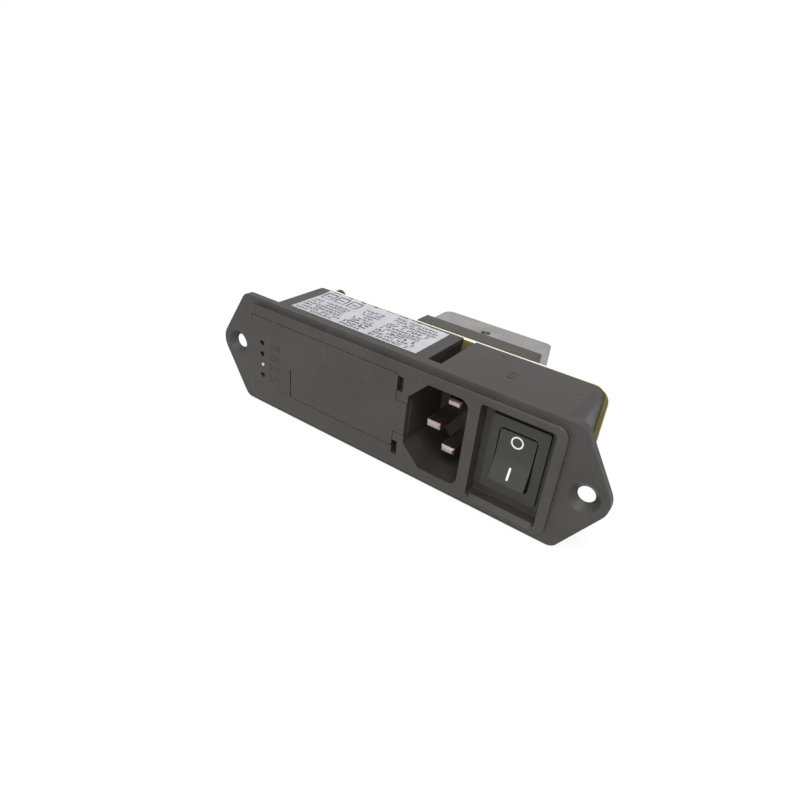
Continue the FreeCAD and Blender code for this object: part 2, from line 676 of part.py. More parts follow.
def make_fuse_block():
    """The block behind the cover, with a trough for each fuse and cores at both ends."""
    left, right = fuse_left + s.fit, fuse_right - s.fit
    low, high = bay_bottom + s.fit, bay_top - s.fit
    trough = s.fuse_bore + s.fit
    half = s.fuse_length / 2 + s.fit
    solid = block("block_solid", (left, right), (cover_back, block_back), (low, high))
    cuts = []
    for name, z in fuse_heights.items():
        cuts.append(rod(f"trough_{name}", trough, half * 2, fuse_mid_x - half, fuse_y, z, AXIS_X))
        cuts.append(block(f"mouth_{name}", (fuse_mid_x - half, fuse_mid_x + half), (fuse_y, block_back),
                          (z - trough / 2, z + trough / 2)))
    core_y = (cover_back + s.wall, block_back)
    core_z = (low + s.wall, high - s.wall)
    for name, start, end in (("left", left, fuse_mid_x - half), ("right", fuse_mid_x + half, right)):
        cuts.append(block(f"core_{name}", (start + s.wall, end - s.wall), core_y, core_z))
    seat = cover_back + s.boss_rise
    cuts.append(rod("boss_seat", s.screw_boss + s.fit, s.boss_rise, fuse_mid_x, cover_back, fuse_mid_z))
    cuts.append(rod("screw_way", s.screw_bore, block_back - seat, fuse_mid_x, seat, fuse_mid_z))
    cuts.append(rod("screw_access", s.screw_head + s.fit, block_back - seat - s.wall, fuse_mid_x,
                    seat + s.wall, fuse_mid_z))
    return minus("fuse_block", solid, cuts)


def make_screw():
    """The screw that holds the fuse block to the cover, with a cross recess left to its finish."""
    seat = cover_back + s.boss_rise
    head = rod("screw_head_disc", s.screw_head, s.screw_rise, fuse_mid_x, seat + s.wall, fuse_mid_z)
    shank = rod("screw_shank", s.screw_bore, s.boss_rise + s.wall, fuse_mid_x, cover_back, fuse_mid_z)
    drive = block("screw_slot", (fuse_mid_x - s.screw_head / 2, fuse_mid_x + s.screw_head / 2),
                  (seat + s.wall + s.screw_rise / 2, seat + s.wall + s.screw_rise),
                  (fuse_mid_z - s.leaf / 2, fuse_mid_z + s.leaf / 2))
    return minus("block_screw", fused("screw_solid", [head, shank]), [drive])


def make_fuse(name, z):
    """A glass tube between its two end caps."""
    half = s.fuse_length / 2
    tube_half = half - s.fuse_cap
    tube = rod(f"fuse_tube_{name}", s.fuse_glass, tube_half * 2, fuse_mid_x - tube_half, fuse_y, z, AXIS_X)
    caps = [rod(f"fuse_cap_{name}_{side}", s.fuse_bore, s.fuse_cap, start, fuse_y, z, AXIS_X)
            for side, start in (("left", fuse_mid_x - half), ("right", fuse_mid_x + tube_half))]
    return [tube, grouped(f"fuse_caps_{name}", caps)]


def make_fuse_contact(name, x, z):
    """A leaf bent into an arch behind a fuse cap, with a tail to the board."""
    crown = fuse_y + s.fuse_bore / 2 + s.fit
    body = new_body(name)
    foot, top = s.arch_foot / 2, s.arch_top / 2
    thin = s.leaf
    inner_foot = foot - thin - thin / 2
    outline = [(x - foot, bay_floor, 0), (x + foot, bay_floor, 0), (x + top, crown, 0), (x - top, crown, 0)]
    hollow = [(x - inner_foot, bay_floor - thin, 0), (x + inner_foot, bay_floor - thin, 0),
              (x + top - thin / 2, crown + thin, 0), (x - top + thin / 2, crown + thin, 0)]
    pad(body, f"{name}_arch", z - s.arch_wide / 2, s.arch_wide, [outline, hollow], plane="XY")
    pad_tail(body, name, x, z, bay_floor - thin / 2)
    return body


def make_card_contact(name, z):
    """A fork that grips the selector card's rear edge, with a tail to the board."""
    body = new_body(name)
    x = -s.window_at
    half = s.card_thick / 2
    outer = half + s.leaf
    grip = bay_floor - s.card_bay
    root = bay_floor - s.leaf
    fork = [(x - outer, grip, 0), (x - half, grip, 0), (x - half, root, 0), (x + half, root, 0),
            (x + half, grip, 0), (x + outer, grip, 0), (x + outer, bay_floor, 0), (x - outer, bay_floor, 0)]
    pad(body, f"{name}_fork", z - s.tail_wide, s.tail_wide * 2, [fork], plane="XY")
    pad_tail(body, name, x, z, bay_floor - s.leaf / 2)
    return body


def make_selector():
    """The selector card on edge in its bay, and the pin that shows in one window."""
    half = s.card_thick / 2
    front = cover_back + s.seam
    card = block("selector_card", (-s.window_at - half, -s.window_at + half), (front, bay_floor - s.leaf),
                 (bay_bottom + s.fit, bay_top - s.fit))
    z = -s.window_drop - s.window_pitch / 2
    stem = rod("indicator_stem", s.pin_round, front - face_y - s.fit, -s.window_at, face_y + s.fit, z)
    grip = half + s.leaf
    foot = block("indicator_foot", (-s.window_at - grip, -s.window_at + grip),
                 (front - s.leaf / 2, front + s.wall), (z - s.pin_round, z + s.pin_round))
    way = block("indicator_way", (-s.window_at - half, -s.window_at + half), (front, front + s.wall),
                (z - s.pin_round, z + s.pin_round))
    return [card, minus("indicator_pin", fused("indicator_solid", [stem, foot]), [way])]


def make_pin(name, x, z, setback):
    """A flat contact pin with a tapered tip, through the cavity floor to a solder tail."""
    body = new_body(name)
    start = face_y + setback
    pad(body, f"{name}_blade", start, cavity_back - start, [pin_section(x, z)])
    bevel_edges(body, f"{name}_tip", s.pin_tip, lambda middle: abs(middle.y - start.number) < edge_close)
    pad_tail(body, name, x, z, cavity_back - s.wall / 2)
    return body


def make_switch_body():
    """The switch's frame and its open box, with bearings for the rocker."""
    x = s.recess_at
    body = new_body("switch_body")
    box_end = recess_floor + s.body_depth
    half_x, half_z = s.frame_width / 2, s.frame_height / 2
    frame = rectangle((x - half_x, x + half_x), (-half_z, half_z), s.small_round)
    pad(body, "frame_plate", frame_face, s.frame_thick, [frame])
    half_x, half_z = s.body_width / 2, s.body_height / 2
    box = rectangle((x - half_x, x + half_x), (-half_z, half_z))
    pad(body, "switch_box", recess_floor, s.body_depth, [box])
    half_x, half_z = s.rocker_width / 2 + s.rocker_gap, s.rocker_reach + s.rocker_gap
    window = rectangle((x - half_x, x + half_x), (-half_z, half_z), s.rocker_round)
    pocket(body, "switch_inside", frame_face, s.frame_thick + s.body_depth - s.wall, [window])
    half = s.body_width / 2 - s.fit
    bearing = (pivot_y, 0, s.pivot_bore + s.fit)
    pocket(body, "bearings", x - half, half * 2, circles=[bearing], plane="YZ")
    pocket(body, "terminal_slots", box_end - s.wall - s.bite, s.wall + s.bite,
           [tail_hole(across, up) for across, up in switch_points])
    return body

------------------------

__Task directions__. Reproduce the material verbatim, line by line.

__Full output__.
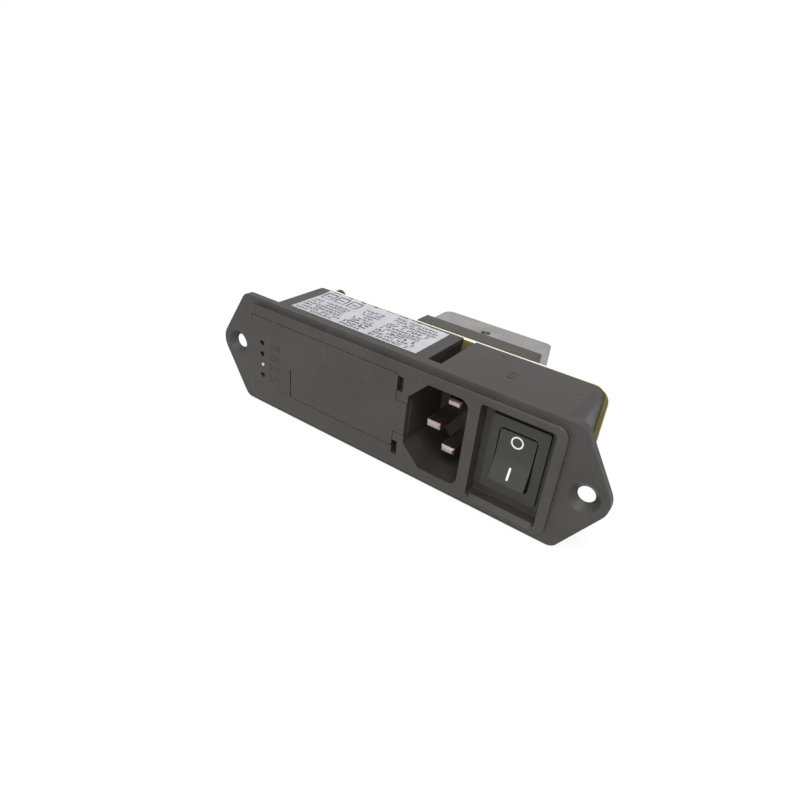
Continue the FreeCAD and Blender code for this object: part 2, from line 676 of part.py. More parts follow.
def make_fuse_block():
    """The block behind the cover, with a trough for each fuse and cores at both ends."""
    left, right = fuse_left + s.fit, fuse_right - s.fit
    low, high = bay_bottom + s.fit, bay_top - s.fit
    trough = s.fuse_bore + s.fit
    half = s.fuse_length / 2 + s.fit
    solid = block("block_solid", (left, right), (cover_back, block_back), (low, high))
    cuts = []
    for name, z in fuse_heights.items():
        cuts.append(rod(f"trough_{name}", trough, half * 2, fuse_mid_x - half, fuse_y, z, AXIS_X))
        cuts.append(block(f"mouth_{name}", (fuse_mid_x - half, fuse_mid_x + half), (fuse_y, block_back),
                          (z - trough / 2, z + trough / 2)))
    core_y = (cover_back + s.wall, block_back)
    core_z = (low + s.wall, high - s.wall)
    for name, start, end in (("left", left, fuse_mid_x - half), ("right", fuse_mid_x + half, right)):
        cuts.append(block(f"core_{name}", (start + s.wall, end - s.wall), core_y, core_z))
    seat = cover_back + s.boss_rise
    cuts.append(rod("boss_seat", s.screw_boss + s.fit, s.boss_rise, fuse_mid_x, cover_back, fuse_mid_z))
    cuts.append(rod("screw_way", s.screw_bore, block_back - seat, fuse_mid_x, seat, fuse_mid_z))
    cuts.append(rod("screw_access", s.screw_head + s.fit, block_back - seat - s.wall, fuse_mid_x,
                    seat + s.wall, fuse_mid_z))
    return minus("fuse_block", solid, cuts)


def make_screw():
    """The screw that holds the fuse block to the cover, with a cross recess left to its finish."""
    seat = cover_back + s.boss_rise
    head = rod("screw_head_disc", s.screw_head, s.screw_rise, fuse_mid_x, seat + s.wall, fuse_mid_z)
    shank = rod("screw_shank", s.screw_bore, s.boss_rise + s.wall, fuse_mid_x, cover_back, fuse_mid_z)
    drive = block("screw_slot", (fuse_mid_x - s.screw_head / 2, fuse_mid_x + s.screw_head / 2),
                  (seat + s.wall + s.screw_rise / 2, seat + s.wall + s.screw_rise),
                  (fuse_mid_z - s.leaf / 2, fuse_mid_z + s.leaf / 2))
    return minus("block_screw", fused("screw_solid", [head, shank]), [drive])


def make_fuse(name, z):
    """A glass tube between its two end caps."""
    half = s.fuse_length / 2
    tube_half = half - s.fuse_cap
    tube = rod(f"fuse_tube_{name}", s.fuse_glass, tube_half * 2, fuse_mid_x - tube_half, fuse_y, z, AXIS_X)
    caps = [rod(f"fuse_cap_{name}_{side}", s.fuse_bore, s.fuse_cap, start, fuse_y, z, AXIS_X)
            for side, start in (("left", fuse_mid_x - half), ("right", fuse_mid_x + tube_half))]
    return [tube, grouped(f"fuse_caps_{name}", caps)]


def make_fuse_contact(name, x, z):
    """A leaf bent into an arch behind a fuse cap, with a tail to the board."""
    crown = fuse_y + s.fuse_bore / 2 + s.fit
    body = new_body(name)
    foot, top = s.arch_foot / 2, s.arch_top / 2
    thin = s.leaf
    inner_foot = foot - thin - thin / 2
    outline = [(x - foot, bay_floor, 0), (x + foot, bay_floor, 0), (x + top, crown, 0), (x - top, crown, 0)]
    hollow = [(x - inner_foot, bay_floor - thin, 0), (x + inner_foot, bay_floor - thin, 0),
              (x + top - thin / 2, crown + thin, 0), (x - top + thin / 2, crown + thin, 0)]
    pad(body, f"{name}_arch", z - s.arch_wide / 2, s.arch_wide, [outline, hollow], plane="XY")
    pad_tail(body, name, x, z, bay_floor - thin / 2)
    return body


def make_card_contact(name, z):
    """A fork that grips the selector card's rear edge, with a tail to the board."""
    body = new_body(name)
    x = -s.window_at
    half = s.card_thick / 2
    outer = half + s.leaf
    grip = bay_floor - s.card_bay
    root = bay_floor - s.leaf
    fork = [(x - outer, grip, 0), (x - half, grip, 0), (x - half, root, 0), (x + half, root, 0),
            (x + half, grip, 0), (x + outer, grip, 0), (x + outer, bay_floor, 0), (x - outer, bay_floor, 0)]
    pad(body, f"{name}_fork", z - s.tail_wide, s.tail_wide * 2, [fork], plane="XY")
    pad_tail(body, name, x, z, bay_floor - s.leaf / 2)
    return body


def make_selector():
    """The selector card on edge in its bay, and the pin that shows in one window."""
    half = s.card_thick / 2
    front = cover_back + s.seam
    card = block("selector_card", (-s.window_at - half, -s.window_at + half), (front, bay_floor - s.leaf),
                 (bay_bottom + s.fit, bay_top - s.fit))
    z = -s.window_drop - s.window_pitch / 2
    stem = rod("indicator_stem", s.pin_round, front - face_y - s.fit, -s.window_at, face_y + s.fit, z)
    grip = half + s.leaf
    foot = block("indicator_foot", (-s.window_at - grip, -s.window_at + grip),
                 (front - s.leaf / 2, front + s.wall), (z - s.pin_round, z + s.pin_round))
    way = block("indicator_way", (-s.window_at - half, -s.window_at + half), (front, front + s.wall),
                (z - s.pin_round, z + s.pin_round))
    return [card, minus("indicator_pin", fused("indicator_solid", [stem, foot]), [way])]


def make_pin(name, x, z, setback):
    """A flat contact pin with a tapered tip, through the cavity floor to a solder tail."""
    body = new_body(name)
    start = face_y + setback
    pad(body, f"{name}_blade", start, cavity_back - start, [pin_section(x, z)])
    bevel_edges(body, f"{name}_tip", s.pin_tip, lambda middle: abs(middle.y - start.number) < edge_close)
    pad_tail(body, name, x, z, cavity_back - s.wall / 2)
    return body


def make_switch_body():
    """The switch's frame and its open box, with bearings for the rocker."""
    x = s.recess_at
    body = new_body("switch_body")
    box_end = recess_floor + s.body_depth
    half_x, half_z = s.frame_width / 2, s.frame_height / 2
    frame = rectangle((x - half_x, x + half_x), (-half_z, half_z), s.small_round)
    pad(body, "frame_plate", frame_face, s.frame_thick, [frame])
    half_x, half_z = s.body_width / 2, s.body_height / 2
    box = rectangle((x - half_x, x + half_x), (-half_z, half_z))
    pad(body, "switch_box", recess_floor, s.body_depth, [box])
    half_x, half_z = s.rocker_width / 2 + s.rocker_gap, s.rocker_reach + s.rocker_gap
    window = rectangle((x - half_x, x + half_x), (-half_z, half_z), s.rocker_round)
    pocket(body, "switch_inside", frame_face, s.frame_thick + s.body_depth - s.wall, [window])
    half = s.body_width / 2 - s.fit
    bearing = (pivot_y, 0, s.pivot_bore + s.fit)
    pocket(body, "bearings", x - half, half * 2, circles=[bearing], plane="YZ")
    pocket(body, "terminal_slots", box_end - s.wall - s.bite, s.wall + s.bite,
           [tail_hole(across, up) for across, up in switch_points])
    return body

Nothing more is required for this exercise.